** START **

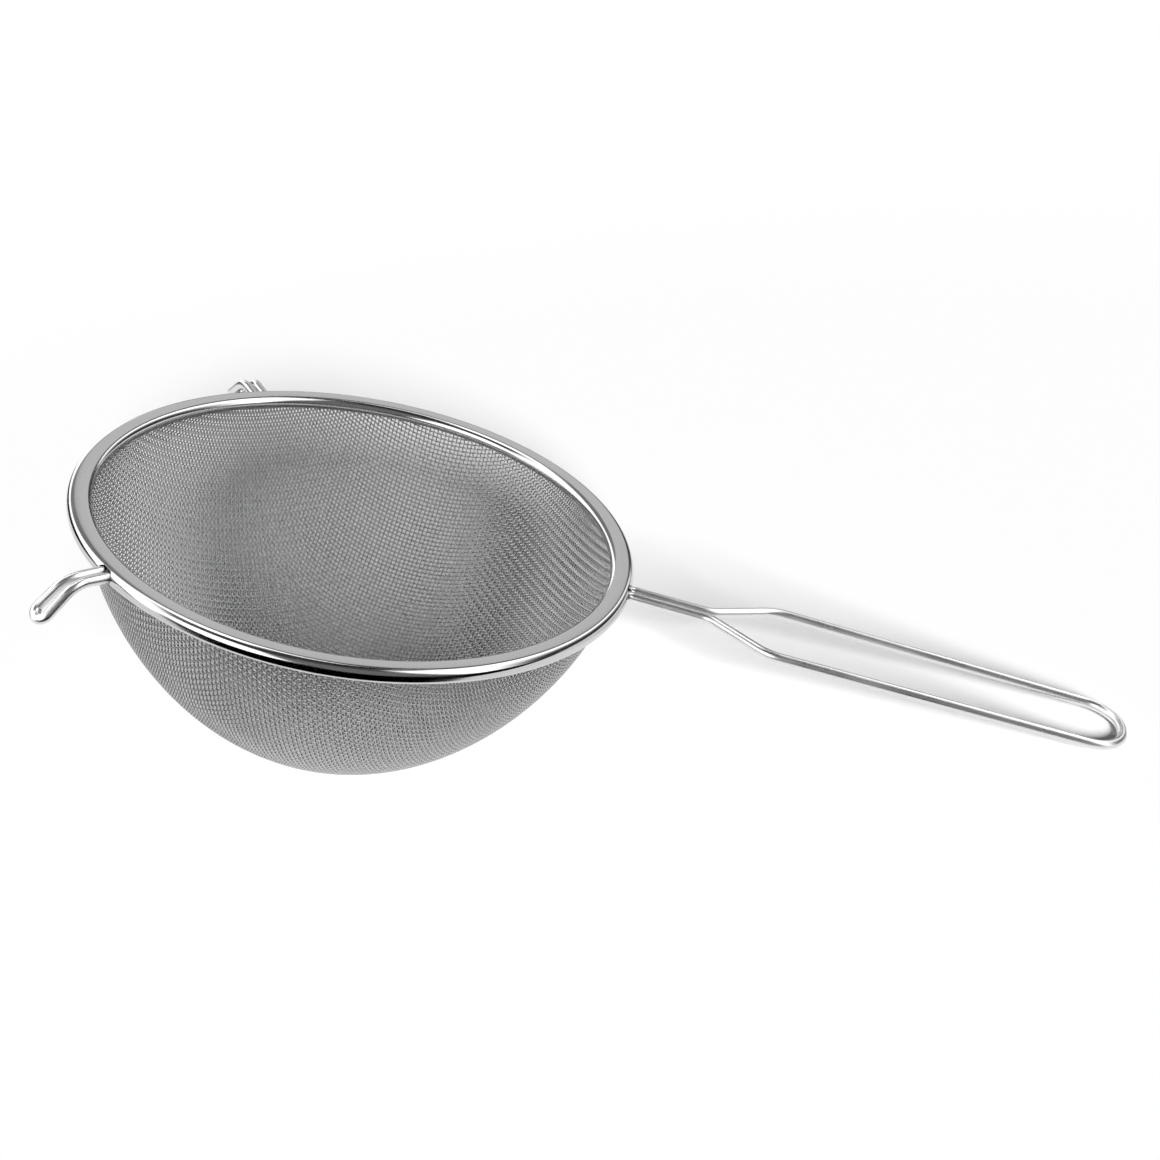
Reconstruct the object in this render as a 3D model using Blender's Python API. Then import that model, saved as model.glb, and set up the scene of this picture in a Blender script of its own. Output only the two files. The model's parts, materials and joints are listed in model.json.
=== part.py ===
"""A mesh strainer: a wire-cloth bowl in a rolled steel rim, with a looped wire handle and two rest hooks.

The pieces are laid out with the top of the rim at z = 0, the bowl below it and the handle along +X.
They hang from one empty, which leans them over as they rest on a table: on the bowl and on the handle's end.
"""

import math

import bmesh
import bpy
from mathutils import Matrix, Vector

MM = 0.001

# Rim: one strip of sheet, rolled to a channel that is open towards the bowl
RIM_DIAMETER = 200 * MM
RIM_WIDTH = 8.6 * MM
RIM_SHEET = 0.5 * MM
RIM_NOSE_RADIUS = 2.4 * MM
RIM_NOSE_CURL = math.radians(66)
RIM_TOP_BEND = 2.2 * MM
RIM_FOOT_BEND = 1.4 * MM

# Core hoop inside the rim, which stiffens it and carries the handle and the hooks
HOOP_WIRE = 3.4 * MM

# Bowl of wire cloth, pressed to a deep round shape under a short straight collar
CLOTH_THICKNESS = 1.1 * MM
BOWL_COLLAR = 4.2 * MM
BOWL_DEPTH = 95 * MM
BOWL_SIDE_POWER = 1.52

# Openings of the cloth, a coarse stand-in for the weave: half of it is open, as against 44% of the weave
GRID_PITCH = 24 * MM
GRID_OPENING = 17.5 * MM
GRID_TURN = math.radians(-5.25)
GRID_TOP_BAND = 6.5 * MM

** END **

» Set problem
Extract the complete listing above, reproducing each line exactly.

» In response
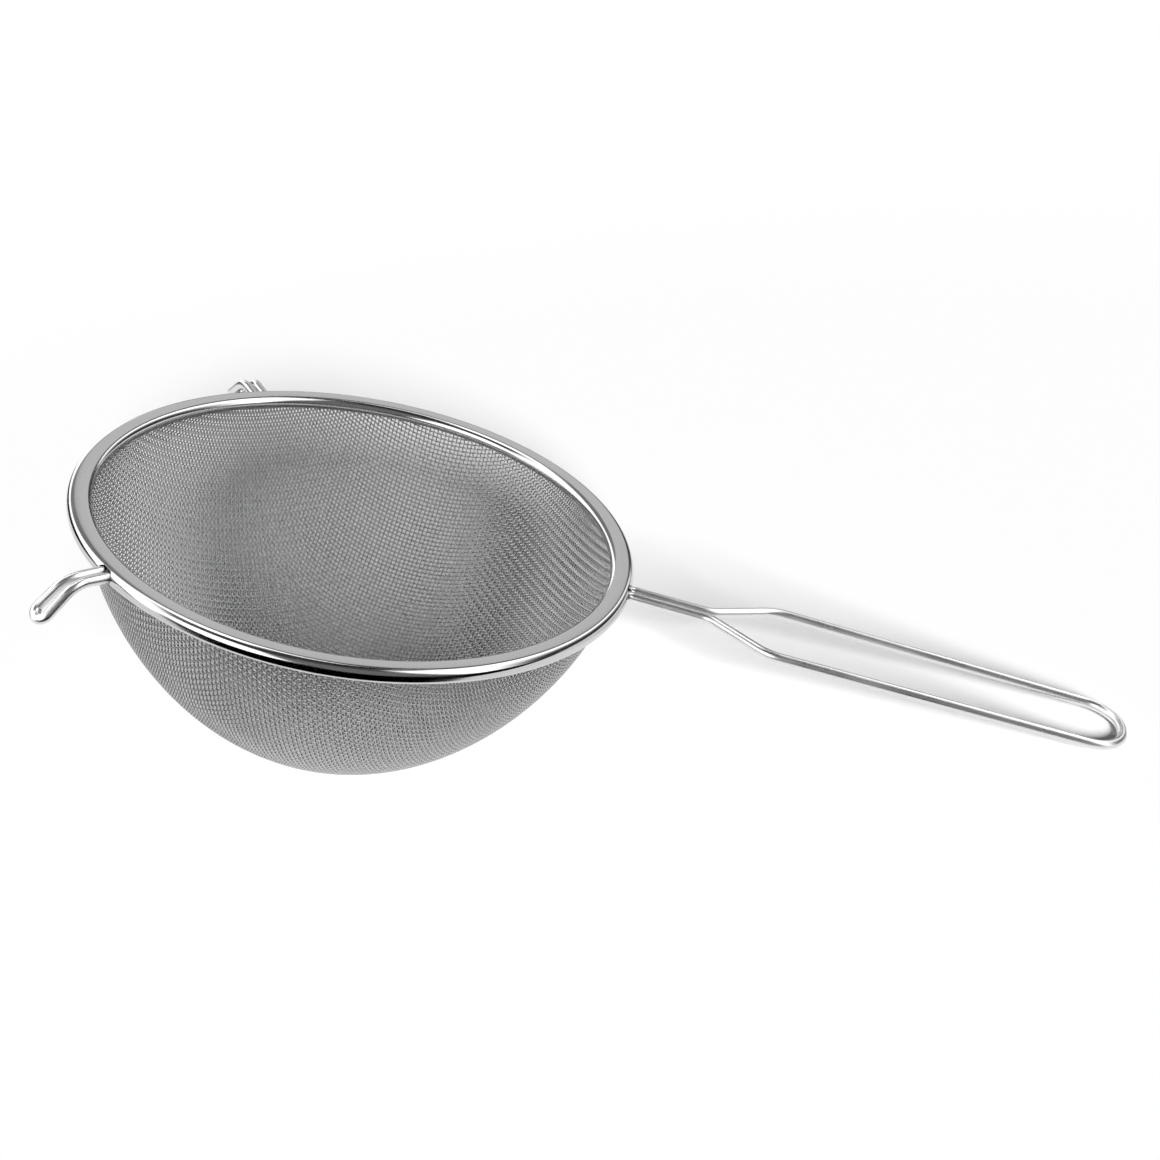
Reconstruct the object in this render as a 3D model using Blender's Python API. Then import that model, saved as model.glb, and set up the scene of this picture in a Blender script of its own. Output only the two files. The model's parts, materials and joints are listed in model.json.
=== part.py ===
"""A mesh strainer: a wire-cloth bowl in a rolled steel rim, with a looped wire handle and two rest hooks.

The pieces are laid out with the top of the rim at z = 0, the bowl below it and the handle along +X.
They hang from one empty, which leans them over as they rest on a table: on the bowl and on the handle's end.
"""

import math

import bmesh
import bpy
from mathutils import Matrix, Vector

MM = 0.001

# Rim: one strip of sheet, rolled to a channel that is open towards the bowl
RIM_DIAMETER = 200 * MM
RIM_WIDTH = 8.6 * MM
RIM_SHEET = 0.5 * MM
RIM_NOSE_RADIUS = 2.4 * MM
RIM_NOSE_CURL = math.radians(66)
RIM_TOP_BEND = 2.2 * MM
RIM_FOOT_BEND = 1.4 * MM

# Core hoop inside the rim, which stiffens it and carries the handle and the hooks
HOOP_WIRE = 3.4 * MM

# Bowl of wire cloth, pressed to a deep round shape under a short straight collar
CLOTH_THICKNESS = 1.1 * MM
BOWL_COLLAR = 4.2 * MM
BOWL_DEPTH = 95 * MM
BOWL_SIDE_POWER = 1.52

# Openings of the cloth, a coarse stand-in for the weave: half of it is open, as against 44% of the weave
GRID_PITCH = 24 * MM
GRID_OPENING = 17.5 * MM
GRID_TURN = math.radians(-5.25)
GRID_TOP_BAND = 6.5 * MM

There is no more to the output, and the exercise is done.